■ Data lines
------------------------------------------------

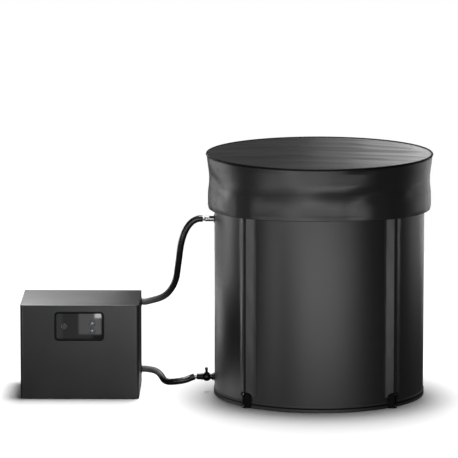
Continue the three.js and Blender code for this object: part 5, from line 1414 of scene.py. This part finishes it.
def frontShell():
    # The bent sheet: a thin upright section carried along the plan, less the window, vents and port holes
    reach, slot = caseSet["cutReach"], ventSet["height"]
    outer, inner = casePlan(0.0)[:, None], casePlan(caseSet["sheet"])[:, None]
    section = roundedProfile([(0.0, caseLow[2]), (0.0, caseHigh[2]), (1.0, caseHigh[2]), (1.0, caseLow[2])],
                             caseSet["sheetRound"], 3)
    share, height = section[None, :, :1], section[None, :, 1:]
    plan = outer * (1.0 - share) + inner * share
    grid = np.concatenate([plan, np.broadcast_to(height, (*plan.shape[:2], 1))], axis=-1)
    shell = gridPiece("caseShell", grid, capEnds=True, sharp=30.0)
    cutters = [windowStack("cutter", [(0.0, caseLow[1] - reach), (0.0, caseLow[1] + reach)])]
    for index in range(ventSet["count"]):
        place = (0.0, caseMiddle[1], ventSet["floor"] + index * ventSet["pitch"] + slot / 2.0)
        cutters.append(stackPiece("cutter", ventSet["length"] / 2.0, slot / 2.0, slot * 0.49,
                                  [(0.0, caseLow[0] - reach), (0.0, caseLow[0] + reach)], place, "x", 6))
    for port in ("port_upper", "port_lower"):
        cutters.append(rodCutter(caseSet["portHole"], caseHigh[0] - reach, caseHigh[0] + reach, "x",
                                 (0.0, *middle(port)[1:])))
    cutAway(shell, cutters)
    smoothed(shell, 30.0)
    keepPiece(shell, "case", nodes=["front_shell"], worn=True)


def topPanel():
    # Round plan loops from the hollow's ceiling, down and round the rim, and up over the folded edge
    floor, top = span("top_panel", 2)
    plate, fold, hollow, rim = top - caseSet["plate"], caseSet["foldRound"], caseSet["hollow"], caseSet["rim"]
    layers = [(hollow, plate), (hollow, floor), (rim, floor), (rim, plate), (0.0, plate)]
    layers += [(fold * (1.0 - math.cos(a)), top - fold + fold * math.sin(a)) for a in quarterArc(6)[:, 0]]
    loops = []
    for inset, height in layers:
        x, y = casePlan(inset).T
        loops.append(np.column_stack([x, np.minimum(y, caseHigh[1] - inset), np.full(len(x), height)]))
    panel = gridPiece("caseTop", np.array(loops), capEnds=True, sharp=30.0)
    keepPiece(panel, "case", nodes=["top_panel"], worn=True)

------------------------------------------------

Copy out all of the lines above exactly.

■ Output of the exercise
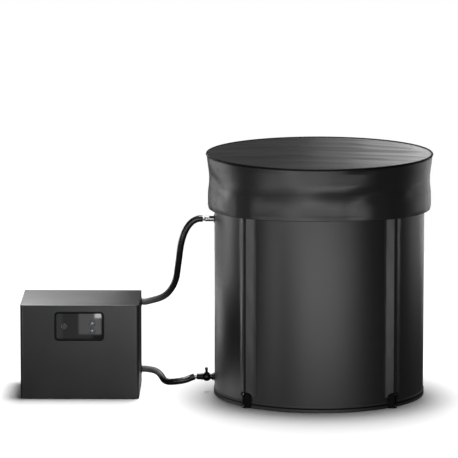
Continue the three.js and Blender code for this object: part 5, from line 1414 of scene.py. This part finishes it.
def frontShell():
    # The bent sheet: a thin upright section carried along the plan, less the window, vents and port holes
    reach, slot = caseSet["cutReach"], ventSet["height"]
    outer, inner = casePlan(0.0)[:, None], casePlan(caseSet["sheet"])[:, None]
    section = roundedProfile([(0.0, caseLow[2]), (0.0, caseHigh[2]), (1.0, caseHigh[2]), (1.0, caseLow[2])],
                             caseSet["sheetRound"], 3)
    share, height = section[None, :, :1], section[None, :, 1:]
    plan = outer * (1.0 - share) + inner * share
    grid = np.concatenate([plan, np.broadcast_to(height, (*plan.shape[:2], 1))], axis=-1)
    shell = gridPiece("caseShell", grid, capEnds=True, sharp=30.0)
    cutters = [windowStack("cutter", [(0.0, caseLow[1] - reach), (0.0, caseLow[1] + reach)])]
    for index in range(ventSet["count"]):
        place = (0.0, caseMiddle[1], ventSet["floor"] + index * ventSet["pitch"] + slot / 2.0)
        cutters.append(stackPiece("cutter", ventSet["length"] / 2.0, slot / 2.0, slot * 0.49,
                                  [(0.0, caseLow[0] - reach), (0.0, caseLow[0] + reach)], place, "x", 6))
    for port in ("port_upper", "port_lower"):
        cutters.append(rodCutter(caseSet["portHole"], caseHigh[0] - reach, caseHigh[0] + reach, "x",
                                 (0.0, *middle(port)[1:])))
    cutAway(shell, cutters)
    smoothed(shell, 30.0)
    keepPiece(shell, "case", nodes=["front_shell"], worn=True)


def topPanel():
    # Round plan loops from the hollow's ceiling, down and round the rim, and up over the folded edge
    floor, top = span("top_panel", 2)
    plate, fold, hollow, rim = top - caseSet["plate"], caseSet["foldRound"], caseSet["hollow"], caseSet["rim"]
    layers = [(hollow, plate), (hollow, floor), (rim, floor), (rim, plate), (0.0, plate)]
    layers += [(fold * (1.0 - math.cos(a)), top - fold + fold * math.sin(a)) for a in quarterArc(6)[:, 0]]
    loops = []
    for inset, height in layers:
        x, y = casePlan(inset).T
        loops.append(np.column_stack([x, np.minimum(y, caseHigh[1] - inset), np.full(len(x), height)]))
    panel = gridPiece("caseTop", np.array(loops), capEnds=True, sharp=30.0)
    keepPiece(panel, "case", nodes=["top_panel"], worn=True)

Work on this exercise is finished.